Mas até alguns que se interessam por toda essa inovação se preocupam com o enorme gasto energético.

De Vries, que acompanha o uso de energia no site Digiconomist, estimou que atualmente cada transação de bitcoin gasta 80 mil vezes mais eletricidade para ser processada que uma transação com o cartão de crédito Visa, por exemplo.

Muitos agentes da indústria começaram a se preocupar com o uso de eletricidade. As moedas virtuais Ripple e Stellar, criadas depois do bitcoin, foram projetadas para ter uma mineração mais econômica.

Talvez a maior mudança possa vir de um novo processo de mineração proposto pela Buterin para a Ethereum, o mesmo que algumas moedas menores já estão usando. Conhecido como “proof of stake”, ele distribui novas moedas para aqueles que conseguem provar que já são donos de moedas já mineradas – o “steak” (a fração) que possuem no sistema.

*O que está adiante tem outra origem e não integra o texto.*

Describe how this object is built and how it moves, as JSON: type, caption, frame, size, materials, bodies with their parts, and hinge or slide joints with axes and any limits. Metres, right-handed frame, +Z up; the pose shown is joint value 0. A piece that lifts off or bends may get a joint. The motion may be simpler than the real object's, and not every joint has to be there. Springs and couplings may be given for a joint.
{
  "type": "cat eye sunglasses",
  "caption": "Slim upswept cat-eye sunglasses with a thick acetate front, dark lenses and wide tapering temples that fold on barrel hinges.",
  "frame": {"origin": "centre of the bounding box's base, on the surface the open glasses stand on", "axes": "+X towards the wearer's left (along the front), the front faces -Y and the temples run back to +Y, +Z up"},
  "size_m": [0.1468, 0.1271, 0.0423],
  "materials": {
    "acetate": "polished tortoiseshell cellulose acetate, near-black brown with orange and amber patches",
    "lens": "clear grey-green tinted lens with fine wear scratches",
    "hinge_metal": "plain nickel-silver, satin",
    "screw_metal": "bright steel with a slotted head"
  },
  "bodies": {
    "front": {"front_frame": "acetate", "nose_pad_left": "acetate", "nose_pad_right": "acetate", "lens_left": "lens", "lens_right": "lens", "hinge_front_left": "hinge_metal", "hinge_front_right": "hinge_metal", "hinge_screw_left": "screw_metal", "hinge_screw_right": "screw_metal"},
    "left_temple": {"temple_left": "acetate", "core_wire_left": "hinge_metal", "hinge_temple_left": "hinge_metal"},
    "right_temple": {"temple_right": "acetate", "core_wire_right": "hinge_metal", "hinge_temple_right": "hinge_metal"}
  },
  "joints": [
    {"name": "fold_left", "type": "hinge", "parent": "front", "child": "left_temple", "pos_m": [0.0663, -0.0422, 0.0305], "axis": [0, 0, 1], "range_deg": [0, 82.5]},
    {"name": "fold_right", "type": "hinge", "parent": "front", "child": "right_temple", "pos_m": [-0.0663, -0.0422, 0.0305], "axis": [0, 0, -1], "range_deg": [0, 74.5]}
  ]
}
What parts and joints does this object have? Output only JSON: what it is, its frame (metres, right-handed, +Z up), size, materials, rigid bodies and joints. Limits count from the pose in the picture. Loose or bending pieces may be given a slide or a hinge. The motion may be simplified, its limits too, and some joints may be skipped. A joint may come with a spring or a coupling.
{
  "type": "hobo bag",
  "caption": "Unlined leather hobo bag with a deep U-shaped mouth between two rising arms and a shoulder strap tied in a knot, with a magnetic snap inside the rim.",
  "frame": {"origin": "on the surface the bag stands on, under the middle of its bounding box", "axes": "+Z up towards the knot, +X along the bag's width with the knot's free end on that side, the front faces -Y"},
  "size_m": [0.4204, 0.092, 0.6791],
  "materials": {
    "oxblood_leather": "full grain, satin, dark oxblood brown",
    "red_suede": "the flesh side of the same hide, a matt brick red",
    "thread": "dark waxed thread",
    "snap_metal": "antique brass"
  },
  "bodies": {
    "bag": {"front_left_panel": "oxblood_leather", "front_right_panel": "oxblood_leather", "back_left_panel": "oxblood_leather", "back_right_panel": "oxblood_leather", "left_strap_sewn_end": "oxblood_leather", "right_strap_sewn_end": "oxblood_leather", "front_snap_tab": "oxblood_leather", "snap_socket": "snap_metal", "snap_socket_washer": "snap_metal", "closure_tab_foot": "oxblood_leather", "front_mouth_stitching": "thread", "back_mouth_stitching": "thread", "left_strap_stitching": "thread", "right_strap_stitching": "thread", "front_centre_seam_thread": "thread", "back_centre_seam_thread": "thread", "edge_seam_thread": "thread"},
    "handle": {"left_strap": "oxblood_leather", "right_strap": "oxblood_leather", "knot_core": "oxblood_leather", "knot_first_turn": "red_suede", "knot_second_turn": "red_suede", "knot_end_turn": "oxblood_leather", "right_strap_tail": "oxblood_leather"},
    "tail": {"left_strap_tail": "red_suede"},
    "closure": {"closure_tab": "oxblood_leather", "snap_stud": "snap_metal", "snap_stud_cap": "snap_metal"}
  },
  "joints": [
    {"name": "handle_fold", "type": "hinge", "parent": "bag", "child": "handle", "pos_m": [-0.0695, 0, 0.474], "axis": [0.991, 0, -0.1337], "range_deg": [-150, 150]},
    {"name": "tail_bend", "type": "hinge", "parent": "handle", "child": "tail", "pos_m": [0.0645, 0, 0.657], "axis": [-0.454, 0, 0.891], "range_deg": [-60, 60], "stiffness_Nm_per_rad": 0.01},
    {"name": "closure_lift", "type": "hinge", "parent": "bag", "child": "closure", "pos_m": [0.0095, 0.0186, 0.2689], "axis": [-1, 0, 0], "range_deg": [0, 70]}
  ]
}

O método atual, tão dependente da capacidade de processamento, é chamado “proof of work”. Por esse método, as contas e as pessoas que recebem novas moedas não precisam ter moedas preexistentes. Só precisam de muitos computadores para participar da corrida virtual.

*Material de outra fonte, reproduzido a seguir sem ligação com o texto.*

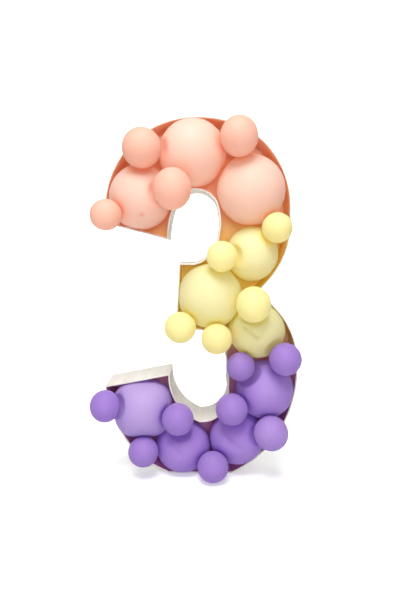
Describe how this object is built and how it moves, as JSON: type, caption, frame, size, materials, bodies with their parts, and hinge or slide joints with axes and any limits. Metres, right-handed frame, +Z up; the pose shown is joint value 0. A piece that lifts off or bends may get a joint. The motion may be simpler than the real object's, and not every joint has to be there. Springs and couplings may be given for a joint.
{
  "type": "balloon mosaic numeral",
  "caption": "Standing numeral 3: an open-fronted board tray packed with peach, yellow and lilac latex balloons, large ones inside and small ones nestled on top.",
  "frame": {"origin": "middle of the flat foot that the numeral stands on, half way between the front rim and the back face", "axes": "+Z up, +X to the right seen from the front, the open front faces -Y and the back panel faces +Y"},
  "size_m": [0.701, 0.3056, 1.2003],
  "materials": {
    "board": "matte",
    "glue": "satin",
    "latex_peach_large": "satin",
    "latex_peach_small": "satin",
    "latex_yellow_large": "satin",
    "latex_yellow_small": "satin",
    "latex_lilac_large": "satin",
    "latex_lilac_small": "satin"
  },
  "bodies": {
    "root": {"back_panel": "board", "balloon_large_lilac_foot_left": "latex_lilac_large", "balloon_large_lilac_foot_right": "latex_lilac_large", "balloon_large_lilac_right": "latex_lilac_large", "balloon_large_lilac_terminal": "latex_lilac_large", "balloon_large_peach_left": "latex_peach_large", "balloon_large_peach_right": "latex_peach_large", "balloon_large_peach_top": "latex_peach_large", "balloon_large_yellow_arm": "latex_yellow_large", "balloon_large_yellow_lower": "latex_yellow_large", "balloon_large_yellow_waist": "latex_yellow_large", "balloon_small_lilac_counter": "latex_lilac_small", "balloon_small_lilac_foot": "latex_lilac_small", "balloon_small_lilac_inner": "latex_lilac_small", "balloon_small_lilac_lower_left": "latex_lilac_small", "balloon_small_lilac_right": "latex_lilac_small", "balloon_small_lilac_tip": "latex_lilac_small", "balloon_small_lilac_upper": "latex_lilac_small", "balloon_small_lilac_upper_right": "latex_lilac_small", "balloon_small_peach_inner": "latex_peach_small", "balloon_small_peach_tip": "latex_peach_small", "balloon_small_peach_upper_left": "latex_peach_small", "balloon_small_peach_upper_right": "latex_peach_small", "balloon_small_yellow_arm_below": "latex_yellow_small", "balloon_small_yellow_arm_left": "latex_yellow_small", "balloon_small_yellow_lower": "latex_yellow_small", "balloon_small_yellow_right": "latex_yellow_small", "balloon_small_yellow_waist": "latex_yellow_small", "glue_dots": "glue", "glue_seam_beads": "glue", "wall_arm_end": "board", "wall_lower_counter": "board", "wall_lower_outer": "board", "wall_lower_terminal": "board", "wall_upper_counter": "board", "wall_upper_outer": "board", "wall_upper_terminal": "board"}
  },
  "joints": []
}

A questão da energia não é o único fator encorajando o movimento. Buterin também acredita que o novo método, que provavelmente será lançado no ano que vem, permitirá que uma rede menos centralizada de computadores supervisione o sistema.

Mas ainda não está claro se o método será tão seguro quanto o usado pelo Bitcoin. Buterin tem sido fortemente atacado por defensores do bitcoin, que dizem que sua proposta irá diminuir as propriedades que fazem da moeda virtual algo valioso. Bitcoin: A maior febre da história do dinheiro. 

Van Valkenburgh disse que, por enquanto, utilizar muita capacidade de processamento – e a energia que isso gasta – é a única solução encontrada pelo bitcoin para resolver os problemas.

“No momento, se você quer uma segurança robusta, precisa de ‘proof of work”, disse ele.